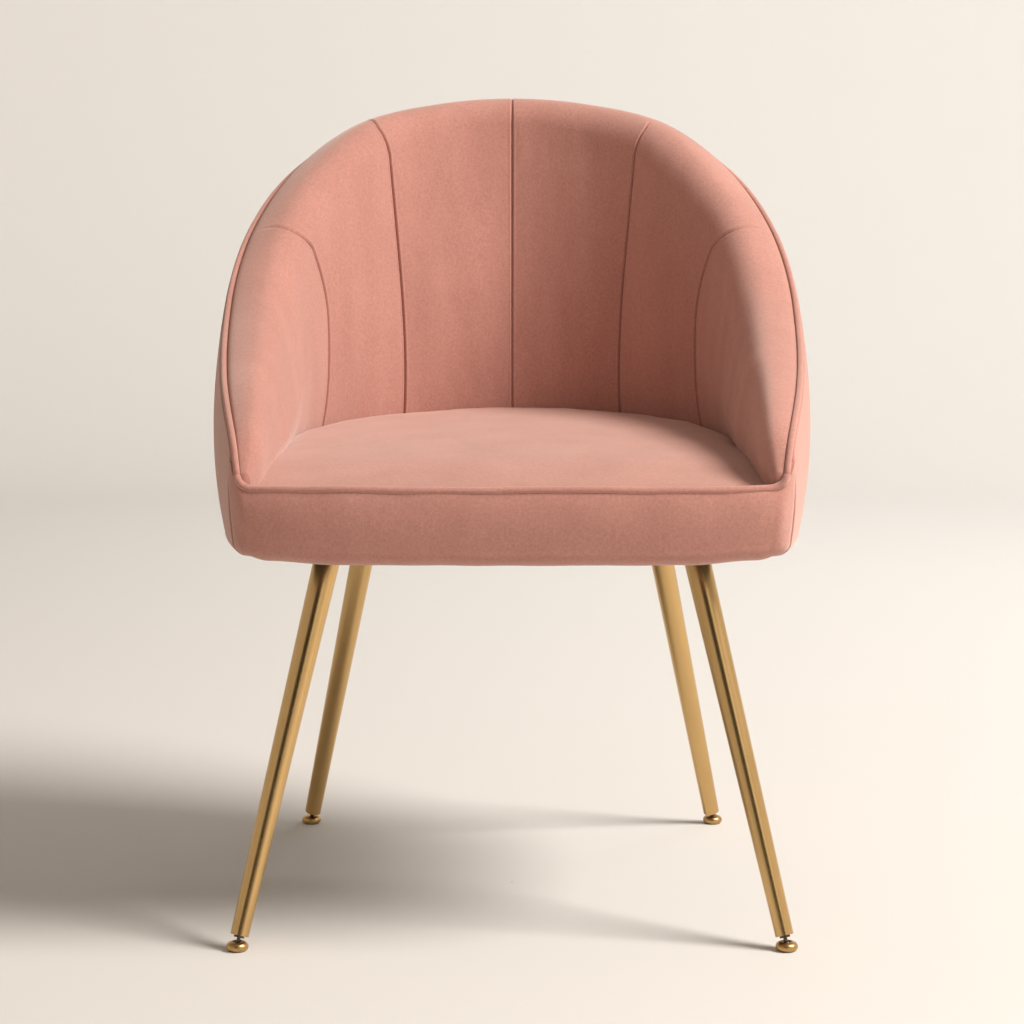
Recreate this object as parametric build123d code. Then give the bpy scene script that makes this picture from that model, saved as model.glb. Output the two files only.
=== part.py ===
from build123d import *
import math
import os

# Upholstered tub chair on four splayed metal legs.
# Millimetres. +Z up, front at -Y, left at -X. Origin on the floor, under the middle of the chair.
os.makedirs("parts", exist_ok=True)

# Heights
UNDERSIDE_Z = 358           # lower edge of the fabric, underside of the leg plates
FRAME_Z = 362               # underside of the wooden frame
RAIL_TOP_Z = 404
SEAT_Z = 450                # where the seat cushion meets the back padding
CROWN_Z = 458               # highest point of the seat cushion
CROWN_RADIUS = 1400

# Plan of the rim: half an ellipse behind the widest point, a longer ellipse in front of it
PLAN_Y = -11                # the widest point of the shell
RIM_HALF_WIDTH = 280.5
REAR_LENGTH = 284
FRONT_LENGTH = 546
FRONT_EDGE_Y = -247         # the arms' front edge, from PLAN_Y
FRONT_BOW = 15              # how far the middle of the front stands forward of its corners
FRONT_ANGLE = 90 + math.degrees(math.asin(-FRONT_EDGE_Y / FRONT_LENGTH))

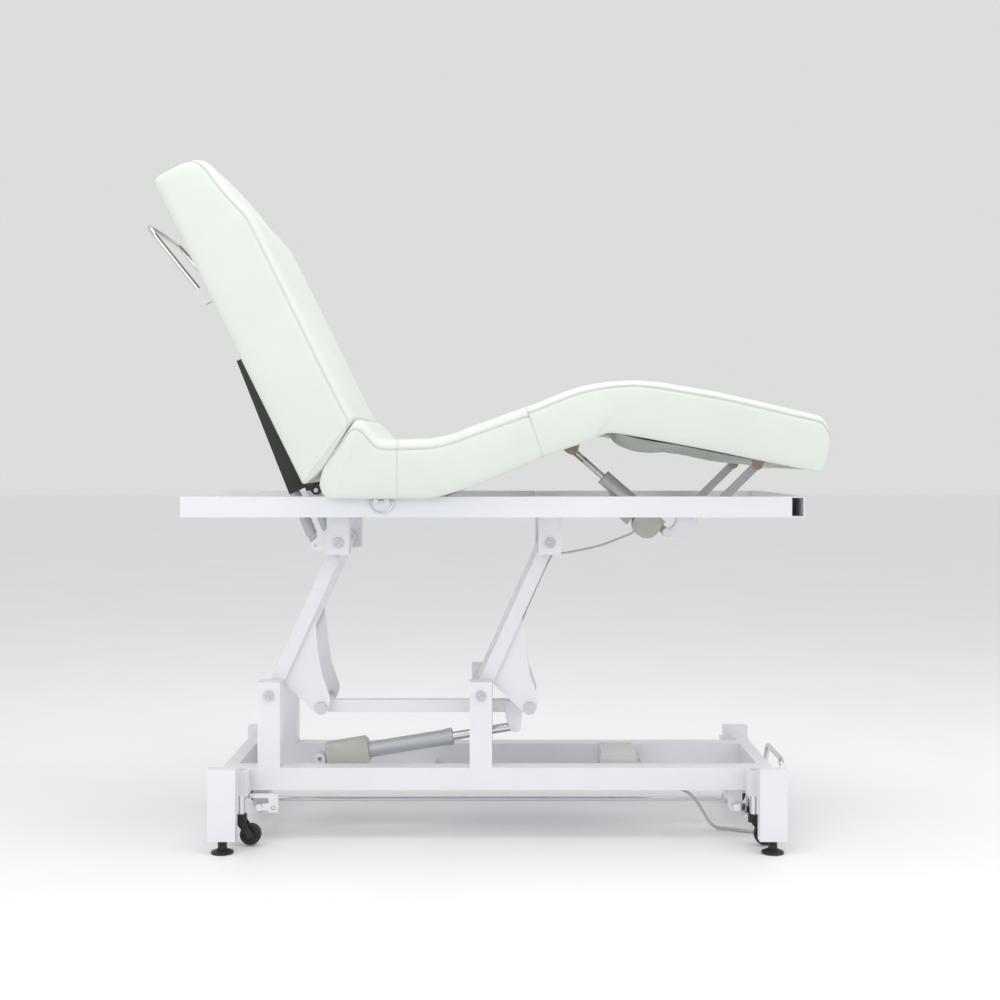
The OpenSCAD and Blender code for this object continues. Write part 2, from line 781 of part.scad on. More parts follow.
module leg_gearmotor() {
    eye = on_thigh(thigh_eye[0], thigh_eye[1]);
    color(motor_beige) placed() difference() {
        union() {
            slab(alongs(leg_eye, eye, [[18, -16], [78, -18], [78, 22], [26, 20]]), -26, 26);
            pin(along(leg_eye, eye, 48, 17), 64, -30, 30);
            slab(alongs(leg_eye, eye, [[0, -9], [22, -9], [22, 9], [0, 9]]), -9, 9);
            pin(leg_eye, 20, -9, 9);
            for (s = [26, 68], n = [-6, 34]) pin(along(leg_eye, eye, s, n), 7, -32, 32);
        }
        pin(leg_eye, 10 + 2 * fit, -20, 20);
        flat_rod(along(leg_eye, eye, 77.9, 0), along(leg_eye, eye, 100, 0), 0, 36);
        slab(alongs(leg_eye, eye, [[-13, -20], [13.6, -20], [13.6, 60], [-13, 60]]), -40, -9.2);
        slab(alongs(leg_eye, eye, [[-13, -20], [13.6, -20], [13.6, 60], [-13, 60]]), 9.2, 40);
    }
}

module leg_tube() {
    eye = on_thigh(thigh_eye[0], thigh_eye[1]);
    color(silver_c) placed() {
        difference() {
            flat_rod(along(leg_eye, eye, 78, 0), along(leg_eye, eye, 196, 0), 0, 36);
            flat_rod(along(leg_eye, eye, 70, 0), along(leg_eye, eye, 210, 0), 0, 30);
        }
        difference() {
            slab(alongs(leg_eye, eye, [[82, 21], [150, 21], [162, 27], [162, 44], [82, 48]]), -17, 17);
            flat_rod(along(leg_eye, eye, 40, 0), along(leg_eye, eye, 210, 0), 0, 36.4);
            pin(along(leg_eye, eye, 48, 17), 65, -31, 31);
        }
        difference() {
            slab(alongs(leg_eye, eye, [[84, 10], [160, 10], [160, 24], [84, 24]]), -8, 8);
            flat_rod(along(leg_eye, eye, 70, 0), along(leg_eye, eye, 210, 0), 0, 34);
            slab(alongs(leg_eye, eye, [[80, 21], [170, 21], [170, 40], [80, 40]]), -20, 20);
        }
    }
}

module leg_rod() {
    eye = on_thigh(thigh_eye[0], thigh_eye[1]);
    full = norm(eye - leg_eye);
    color(chrome_c) placed() difference() {
        union() {
            flat_rod(along(leg_eye, eye, full - 133, 0), along(leg_eye, eye, full - 7, 0), 0, 15);
            pin(eye, 20, -9, 9);
        }
        pin(eye, 10 + 2 * fit, -20, 20);
    }
}

// ---- retractable casters ----

module shaft_arms(s) {
    c = [s * shaft_x, shaft_z];
    pin(c, axle_d, -162, 162);
    for (y = [-11, 7]) plate_link(c, c - [0, 16], 7, y, y + 4);
    pin(c - [0, 16], 6, -11, 11);
    both() {
        plate_link(c, c + [33, 0], 8, 150, 155);
        pin(c + [33, 0], 6, 155, 164);
    }
}

module pedal_bar() {
    r = 26;
    low = [560, 50];
    mid = [632, 62];
    tip = [648, 169 - r];
    color(chrome_c) placed() {
        shaft_arms(1);
        both() {
            flat_rod([shaft_x, shaft_z], low, 100, 12);
            translate([low[0], 100, low[1]]) sphere(d = 13);
            flat_rod(low, mid, 100, 12);
            translate([mid[0], 100, mid[1]]) sphere(d = 13);
            flat_rod(mid, tip, 100, 12);
            translate([tip[0], 100 - r, tip[1]]) rotate([90, 0, 90]) rotate_extrude(angle = 90)
                translate([r, 0]) circle(d = 12);
            translate([tip[0], 100, tip[1]]) sphere(d = 13);
        }
        rod([648, r - 100, 169], [648, 100 - r, 169], 12);
    }
}

module head_shaft() {
    color(chrome_c) placed() shaft_arms(-1);
}

module sync_rod() {
    color(chrome_c) placed() difference() {
        union() {
            rod([-shaft_x + 6, 0, shaft_z - 16], [shaft_x - 6, 0, shaft_z - 16], 10);
            for (s = [-1, 1]) pin([s * shaft_x, shaft_z - 16], 14, -6, 6);
        }
        for (s = [-1, 1]) pin([s * shaft_x, shaft_z - 16], 9, -10, 10);
    }
}

module caster_carriage() {
    color(chrome_c) placed() {
        for (s = [-1, 1]) {
            both() {
                post(s * stem_x, stem_y, stem_d, 71, 158);
                post(s * stem_x, stem_y, 8, 56, 72);
            }
            difference() {
                box(s * stem_x - 6, s * stem_x + 6, -stem_y, stem_y, 96, 106);
                for (t = [-1, 1]) post(s * stem_x, t * stem_y, stem_d - 0.1, 90, 110);
            }
        }
        both() for (s = [-1, 1]) difference() {
            x = s * shaft_x + 33;
            union() {
                box(x - 11, x + 11, 158, 163, shaft_z - 11, 106);
                if (s < 0) box(-stem_x, x, 158, 163, 96, 106);
            }
            pin([x, shaft_z], 11, 150, 170);
        }
    }
}

module fork(x, y, turn) {
    color(black) placed() translate([x, y, 0]) rotate([0, 0, turn]) {
        difference() {
            union() {
                post(0, 0, 28, 53, 70.6);
                both() hull() {
                    pin([0, 58], 20, 11, 14);
                    pin([trail, axle_z], 15, 11, 14);
                }
            }
            post(0, 0, 8 + 2 * fit, 50, 80);
        }
        pin([trail, axle_z], 6, -14, 14);
    }
}

module wheel(x, y, turn) {
    color(black) placed() translate([x, y, 0]) rotate([0, 0, turn]) difference() {
        union() {
            pin([trail, axle_z], wheel_d, -8, 8);
            pin([trail, axle_z], 20, -10, 10);
        }
        pin([trail, axle_z], 6 + 2 * fit, -20, 20);
        both() difference() {
            pin([trail, axle_z], wheel_d - 14, 6, 12);
            pin([trail, axle_z], 20, 5, 13);
        }
    }
}

module fork_near_head() {
    fork(-stem_x, -stem_y, 0);
}

module fork_near_foot() {
    fork(stem_x, -stem_y, 0);
}

module fork_far_head() {
    fork(-stem_x, stem_y, 180);
}

module fork_far_foot() {
    fork(stem_x, stem_y, 0);
}

module wheel_near_head() {
    wheel(-stem_x, -stem_y, 0);
}

module wheel_near_foot() {
    wheel(stem_x, -stem_y, 0);
}

module wheel_far_head() {
    wheel(-stem_x, stem_y, 180);
}

module wheel_far_foot() {
    wheel(stem_x, stem_y, 0);
}

// ---- side ring ----

module strap_ring() {
    color(chrome_c) placed() translate([-251, -284, ring_z]) {
        rotate([-90, 0, 0]) rotate_extrude(angle = 180) translate([26, 0]) circle(d = 3);
        rod([-26, 0, 0], [26, 0, 0], 3);
    }
}

base_frame();
corner_legs();
tube_caps();
levelling_feet();
caster_sleeves();
lift_posts();
lower_axles();
cable_tray();
control_box();
base_brackets();
tray_cable();
mains_cord();
mains_hank();
mains_plug();
foot_lever();
foot_tie_pin();
lever_cable();
head_lever();
head_tie_pin();
tie_bar();
lift_gearbox();
lift_tube();
lift_rod();
frame_rails();
frame_crossbars();
top_brackets();
upper_axles();
leg_drive_bracket();
back_hinges();
seat_board();
seat_cushion();
motor_cable();
back_board();
back_cushion();
back_channels();
push_handle();
handle_brackets();
strut_tubes();
strut_rods();
thigh_board();
thigh_cushion();
calf_board();
calf_cushion();
calf_links();
leg_gearmotor();
leg_tube();
leg_rod();
pedal_bar();
head_shaft();
sync_rod();
caster_carriage();
fork_near_head();
fork_near_foot();
fork_far_head();
fork_far_foot();
wheel_near_head();
wheel_near_foot();
wheel_far_head();
wheel_far_foot();
strap_ring();
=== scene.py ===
"""Looks of the powered facial bed: leather cushions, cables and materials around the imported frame."""
import json
import math
import bmesh
import bpy
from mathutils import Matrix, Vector, noise


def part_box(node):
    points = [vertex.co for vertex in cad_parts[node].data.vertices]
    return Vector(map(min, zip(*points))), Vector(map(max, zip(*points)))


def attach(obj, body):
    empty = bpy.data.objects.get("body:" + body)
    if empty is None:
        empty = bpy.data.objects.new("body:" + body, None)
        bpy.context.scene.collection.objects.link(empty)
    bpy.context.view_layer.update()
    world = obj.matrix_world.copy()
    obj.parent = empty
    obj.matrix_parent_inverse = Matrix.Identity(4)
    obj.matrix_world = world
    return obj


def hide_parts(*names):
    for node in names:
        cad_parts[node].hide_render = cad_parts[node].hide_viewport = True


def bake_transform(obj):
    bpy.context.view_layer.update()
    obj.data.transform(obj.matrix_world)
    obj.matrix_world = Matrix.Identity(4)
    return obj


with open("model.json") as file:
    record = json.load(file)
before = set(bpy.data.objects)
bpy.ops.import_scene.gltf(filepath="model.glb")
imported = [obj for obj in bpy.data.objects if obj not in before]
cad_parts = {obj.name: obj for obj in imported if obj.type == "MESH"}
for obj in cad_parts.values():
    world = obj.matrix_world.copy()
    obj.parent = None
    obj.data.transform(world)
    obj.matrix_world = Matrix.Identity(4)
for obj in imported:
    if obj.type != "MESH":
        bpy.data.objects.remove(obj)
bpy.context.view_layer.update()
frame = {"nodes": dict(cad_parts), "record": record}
RECORD = frame["record"]
JOINT = {j["name"]: j for j in RECORD["behaviour"]["joints"]}
SHIFT = 36.0                                    # mm from the base's middle to the row frame's origin
HALF_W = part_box("back_cushion")[1][1]           # half the cushions' width, in metres
AXLE_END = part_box("lower_axles")[1][1] * 1000   # the lever axles' far end, in mm from the middle
BACK_ANGLE = math.radians(63.7)                 # how far the back rest is raised in the frame
CALF_ANGLE = math.radians(11.3)                 # how far the calf rest falls towards the foot end
CAMERA_AT = (0.0414, -3.615, 0.864)             # metres, square to the bed's near side
LENS, SENSOR = 55.5, 36                         # mm
WELD = 0.00002                                  # metres, below which two points are one


def pivot(joint):
    """A joint's place in mm from the base's middle."""
    pos = JOINT[joint]["pos_m"]
    return pos[0] * 1000 - SHIFT, pos[2] * 1000


# ---------------------------------------------------------------- camera and light

def make_camera():
    """A level camera that faces the near side."""
    cam = bpy.data.objects.new("camera", bpy.data.cameras.new("camera"))
    bpy.context.scene.collection.objects.link(cam)
    cam.location = CAMERA_AT
    cam.rotation_euler = (math.radians(90), 0, 0)
    cam.data.lens = LENS
    cam.data.sensor_width = SENSOR
    cam.data.shift_y = -0.045
    bpy.context.scene.camera = cam


def area_light(name, place_m, aim_m, size, power):
    """A rectangular lamp at place_m that points at aim_m."""
    lamp = bpy.data.objects.new(name, bpy.data.lights.new(name, "AREA"))
    lamp.data.shape = "RECTANGLE"
    lamp.data.size, lamp.data.size_y = size
    lamp.data.energy = power
    lamp.location = place_m
    turn = Vector(aim_m) - Vector(place_m)
    lamp.rotation_euler = turn.to_track_quat("-Z", "Y").to_euler()
    bpy.context.scene.collection.objects.link(lamp)


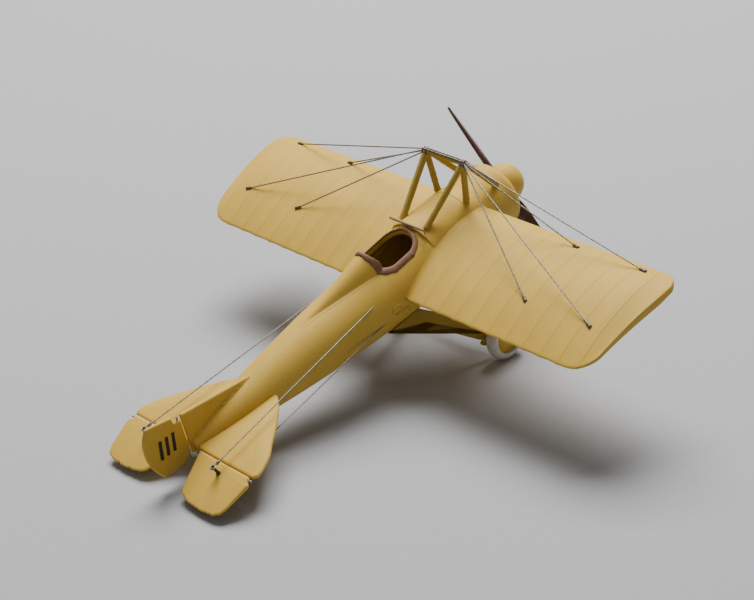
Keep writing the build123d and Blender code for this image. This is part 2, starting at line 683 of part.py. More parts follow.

# Stated task:
Reproduce the entries exactly, starting at their first line and stopping after the line with "FRONT_ANGLE = 90".

# Output of the exercise:
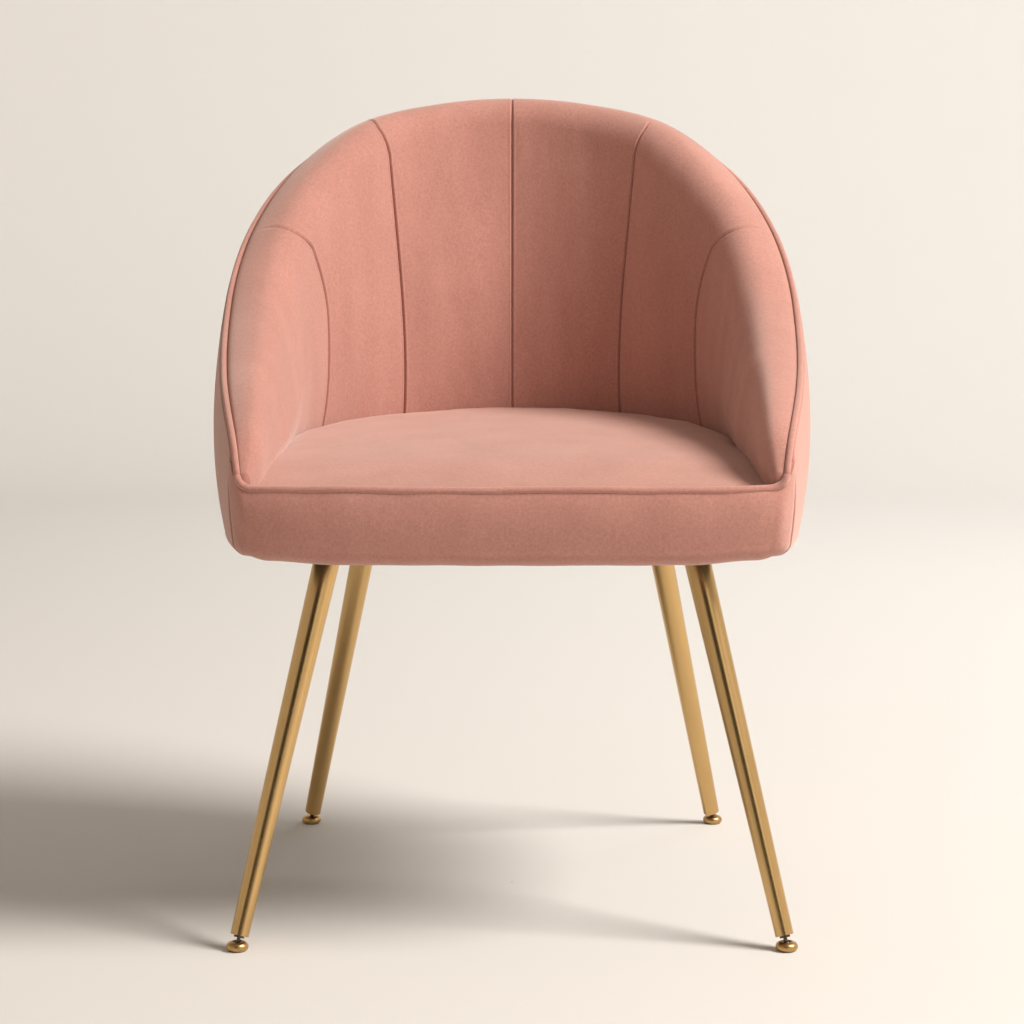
Recreate this object as parametric build123d code. Then give the bpy scene script that makes this picture from that model, saved as model.glb. Output the two files only.
=== part.py ===
from build123d import *
import math
import os

# Upholstered tub chair on four splayed metal legs.
# Millimetres. +Z up, front at -Y, left at -X. Origin on the floor, under the middle of the chair.
os.makedirs("parts", exist_ok=True)

# Heights
UNDERSIDE_Z = 358           # lower edge of the fabric, underside of the leg plates
FRAME_Z = 362               # underside of the wooden frame
RAIL_TOP_Z = 404
SEAT_Z = 450                # where the seat cushion meets the back padding
CROWN_Z = 458               # highest point of the seat cushion
CROWN_RADIUS = 1400

# Plan of the rim: half an ellipse behind the widest point, a longer ellipse in front of it
PLAN_Y = -11                # the widest point of the shell
RIM_HALF_WIDTH = 280.5
REAR_LENGTH = 284
FRONT_LENGTH = 546
FRONT_EDGE_Y = -247         # the arms' front edge, from PLAN_Y
FRONT_BOW = 15              # how far the middle of the front stands forward of its corners
FRONT_ANGLE = 90 + math.degrees(math.asin(-FRONT_EDGE_Y / FRONT_LENGTH))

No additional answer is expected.